Left, an example of a semispherical glass core from the Dibble and colleagues experiments with landmarks on the platform outline. Above right, those same landmarks plotted in XY space. Below right, the core edge after fitting a polynominal curve to the XY landmarks.
We note that there are several potential sources of error in this method. First, we are assuming that each flake was struck from the center of the core. While this was the intention in the glass experiments, there is certainly some error associated with this. Second, we are assuming that the flake fracture plane is parallel to the core surface and not twisted towards one lateral side or the other. To the extent that either of these assumptions is invalid, it will impact the angle calculation.
To verify the angles computed in this way from the Dibble glass data, we also measure this angle directly with digital calipers and a goniometer on a subset of these flakes. We use two methods of measurement to begin to test how best to measure the PSIA by hand. In the first method, we measure the three sides of the triangle formed by the two platform width points and the point of percussion using digital calipers precise to.01 mm. Using standard trigonometric formulas, we then calculate the interior angle of this triangle that corresponds to the PSIA as described above. In the second method, we use a digital goniometer precise to 0.1 degrees to record this angle. The joint of the goniometer is positioned at the point of percussion and the jaws positioned to cross the two platform width points. Both of these methods come with possibilities for measurement error impacted by one’s ability to pinpoint the point of percussion. In the Dibble glass flakes, because the core edge is standardized, identifying the two platform width points is fairly straightforward. However, in the goniometer method, taking the measurement to these points while avoiding the curvature of the bulb of percussion is not without some difficulties.
For the Campagne data, we use the following procedure. All of the flakes were scanned using an Artec surface scanner. Each of the flake meshes was then landmarked (see [47] for additional details on the scanning and landmarking). For our purposes, three of these landmarks are important: the two points (left and right) where the interior platform intersects the core surface (i.e., the two ends of the platform width) and the point of percussion. These three points are analogous with the three points described above for computing the PSIA. This angle, therefore, can be once again computed using the dot product of these two line segments (specifically the arc-cosine of the dot product of the normalize line segments). However, there is an important difference in that, with the Dibble glass data, all computations are with two dimensional line segments, while in the Campagne dataset the line segments are in three dimensions. In the latter case, the angle is computed in a two dimensional plane that is coincident with both line segments, but we note this difference because it could introduce a certain amount of incomparability in the two datasets. Our expectation is that these angles could average larger than the Dibble glass data because, for instance, lifting the point of percussion relative to the two platform points would result in a larger PSIA.
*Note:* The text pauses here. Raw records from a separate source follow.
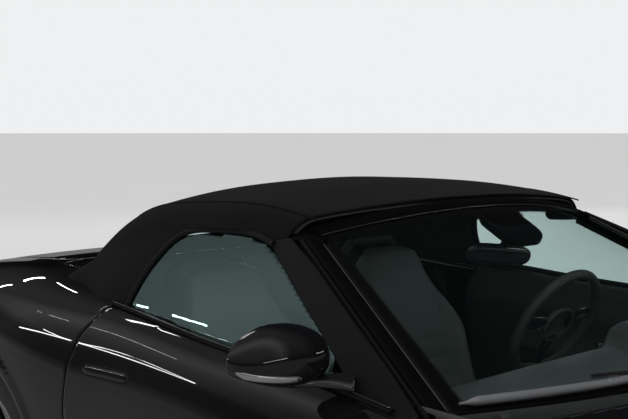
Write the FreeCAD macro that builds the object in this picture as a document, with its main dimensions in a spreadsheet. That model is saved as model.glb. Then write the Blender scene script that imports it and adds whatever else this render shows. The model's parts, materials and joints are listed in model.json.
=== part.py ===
import FreeCAD, Part
import os

import Sketcher

# Two-seat convertible car with a raised fabric roof, built as an assembly of separate panels.
#
# Frame: +Z up, nose towards -Y, the car's left side towards +X, origin on the floor under the
# middle of the car. Lengths are in millimetres and stations are counted from the nose.

Vector = FreeCAD.Vector

# Driving dimensions: alias, value, meaning
SIZES = [
    ("overall_length", 4470, "nose to tail"),
    ("body_width", 1923, "over the rear wheel arches"),
    ("roof_height", 1320, "floor to the top of the fabric roof"),
    ("wheelbase", 2622, "between the axles"),
    ("front_overhang", 868, "nose to the front axle"),
    ("tyre_radius", 340, "tyre outside radius"),
    ("rim_radius", 248, "wheel rim radius under the tyre's bead"),
    ("front_tyre_width", 255, "front tyre section"),
    ("rear_tyre_width", 275, "rear tyre section"),
    ("front_track", 1585, "between the front tyres' middles"),
    ("rear_track", 1620, "between the rear tyres' middles"),
    ("kingpin_offset", 78, "wheel middle to steering axis"),
    ("spindle_radius", 22, "wheel spindle"),
    ("kingpin_radius", 12, "steering pin"),
    ("pin_clearance", 0.05, "running clearance of pins and spindles"),
    ("sill_height", 160, "floor to the bottom of the body side"),
    ("waist_height", 620, "floor to the widest line of the side"),
    ("belt_height", 950, "floor to the door's top edge"),
    ("arch_radius", 378, "wheel arch opening in the skin"),
    ("front_arch_depth", 412, "front wheelhouse radius, with room to steer"),
    ("rear_arch_depth", 390, "rear wheelhouse radius"),
    ("panel_thickness", 28, "bonnet, lid and wing wall with its inner frame"),
    ("door_thickness", 115, "whole door, skin to trim"),
    ("shut_gap", 8, "gap round doors and lids"),
    ("seam_gap", 0.6, "gap between fixed panels"),
    ("seat_clearance", 0.3, "gap where a fixed piece sits on its carrier"),
    ("fabric_thickness", 22, "roof fabric with its lining and bows"),
    ("glass_thickness", 5, "door and rear glass"),
    ("screen_thickness", 6, "windscreen"),
    ("door_front", 1450, "nose to the door's front edge"),
    ("door_length", 1500, "the door at its longest"),
    ("firewall_station", 1440, "nose to the front bulkhead"),
    ("hinge_pin_radius", 8, "door hinge pins"),
    ("seat_offset", 370, "car's middle to a seat's middle"),
    ("seat_width", 500, "over the seat's bolsters"),
    ("steering_wheel_radius", 180, "middle of the steering wheel's rim"),
    ("engine_length", 640, "engine block"),
    ("engine_width", 600, "engine block over its heads"),
    ("engine_height", 470, "engine block from sump to cover"),
    ("exhaust_radius", 32, "exhaust pipe"),
    ("floor_height", 190, "floor to the top of the cabin floor"),
    ("floor_thickness", 40, "cabin floor with its frames"),
    ("tow_thread_radius", 8, "screw hole for a towing eye"),
    ("tow_thread_depth", 50, "depth of that hole"),
    ("jack_pad_length", 90, "jacking pad under a sill"),
    ("plate_width", 520, "number plate face"),
    ("seat_bolster", 85, "width of a seat's side bolster"),
    ("spoke_root", 30, "wheel spoke's width at the hub"),
    ("spoke_tip", 52, "wheel spoke's width at the rim"),
]

doc = FreeCAD.newDocument("convertible_car")
sheet = doc.addObject("Spreadsheet::Sheet", "Sizes")
for row_number, (alias, value, meaning) in enumerate(SIZES, start=1):
    sheet.set(f"A{row_number}", str(value))
    sheet.setAlias(f"A{row_number}", alias)
    sheet.set(f"B{row_number}", meaning)
doc.recompute()


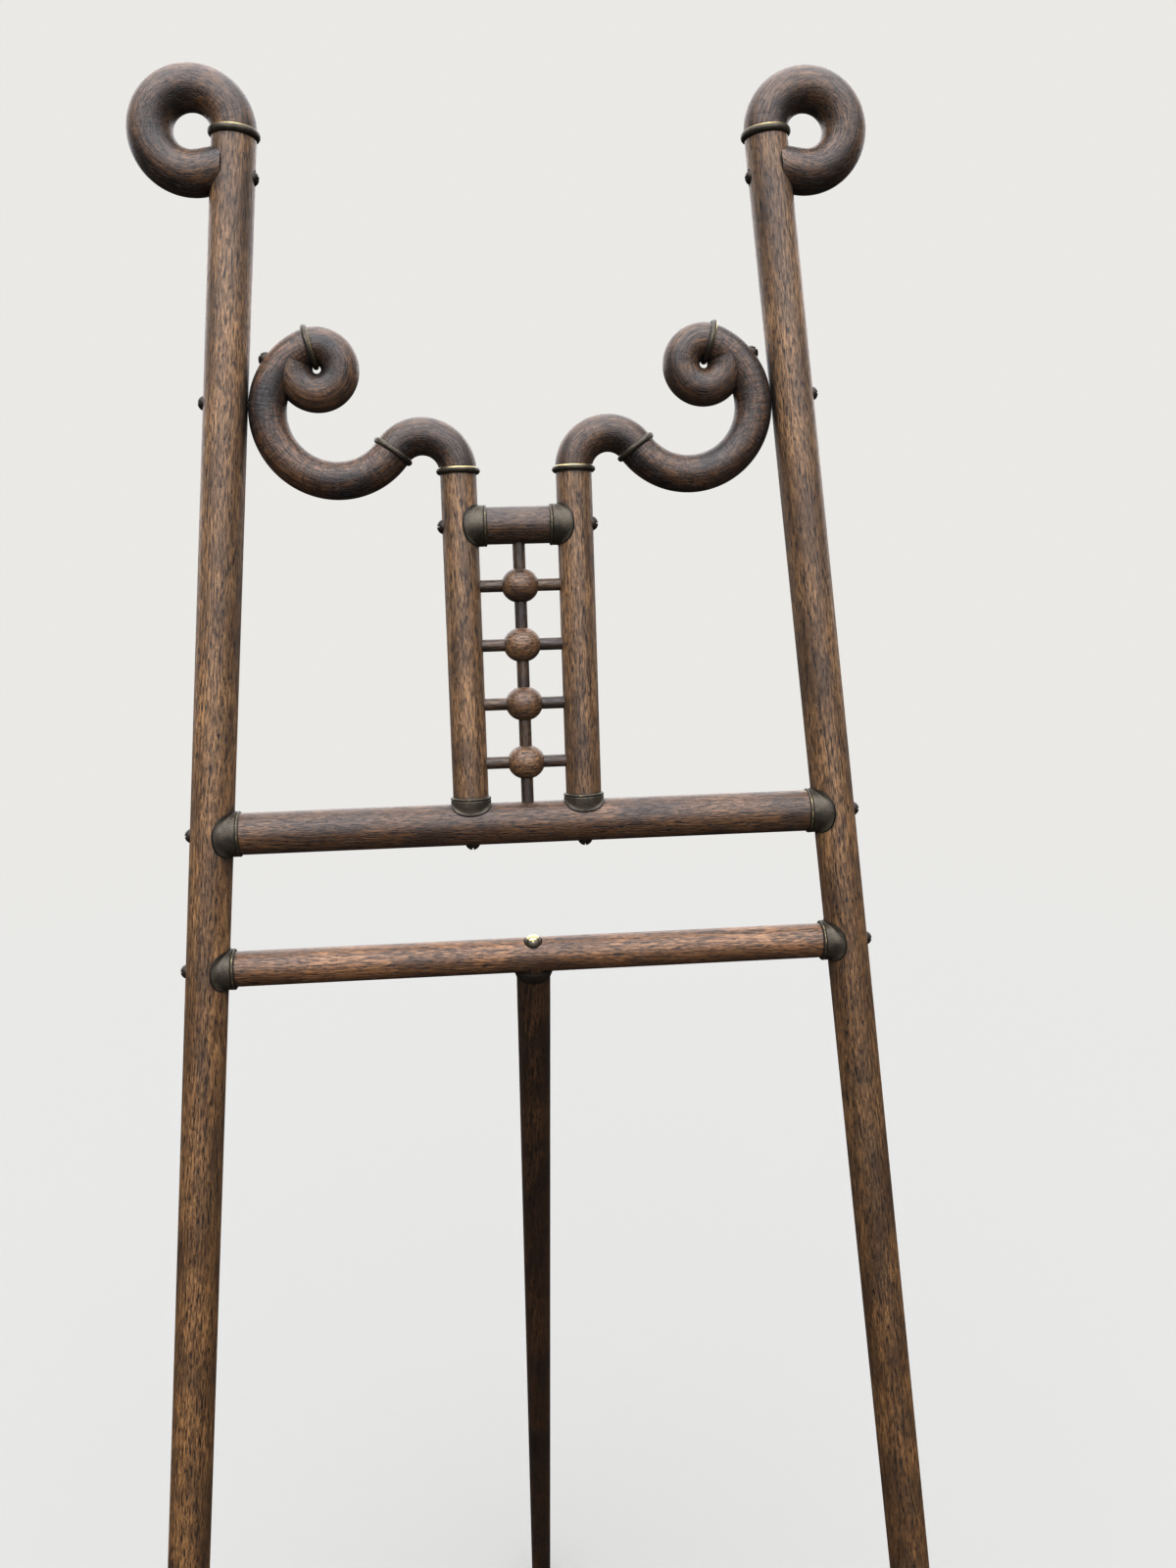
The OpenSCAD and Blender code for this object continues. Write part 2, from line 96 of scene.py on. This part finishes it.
def turn(degrees, axis):
    return Matrix.Rotation(math.radians(degrees), 4, axis)


SLIDE = joint("left_peg_slide")["axis"]
LEAN = math.atan2(SLIDE[2], -SLIDE[1])
RAIL = middle("main_rail")
FOOT_Y = RAIL.y - RAIL.z * math.tan(LEAN)
LEANING = Matrix.Translation((0, FOOT_Y, 0)) @ Matrix.Rotation(-LEAN, 4, "X")
POST_FOOT_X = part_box("right_post")[1].x - POST_R / math.cos(SPLAY)
MIRROR = Matrix.Diagonal((-1, 1, 1, 1))
BOTH_SIDES = (Matrix.Identity(4), MIRROR)


def post_place(side):
    return LEANING @ Matrix.Translation((side * POST_FOOT_X, 0, 0)) @ Matrix.Rotation(-side * SPLAY, 4, "Y")


def leg_place():
    """Leg coordinates: z from the hinge to the foot."""
    hinge = Vector(joint("leg_fold")["pos_m"])
    low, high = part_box("rear_leg")
    back_lean = math.atan2(high.y - LEG_FOOT_R - hinge.y, hinge.z)
    return Matrix.Translation(hinge) @ Matrix.Rotation(math.pi + back_lean, 4, "X")


# ---------- shader graphs ----------

def srgb(red, green, blue):
    """A linear colour from display values of 0 to 255."""
    return tuple((c / 255 / 12.92 if c <= 10 else ((c / 255 + 0.055) / 1.055) ** 2.4)
                 for c in (red, green, blue)) + (1.0,)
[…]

Lastly, for the MPI data, we use only the goniometer method described above. One of us (MW) made the measurements with instructions only on the mechanics of the measurement. To avoid bias, MW was naïve to the goals and results of this study. In the course of measuring the flakes, several problematic platforms were identified where the measurement of the PSIA was not as clear as the person selecting the flakes (SPM) had initially believed. These flakes were removed from the analysis.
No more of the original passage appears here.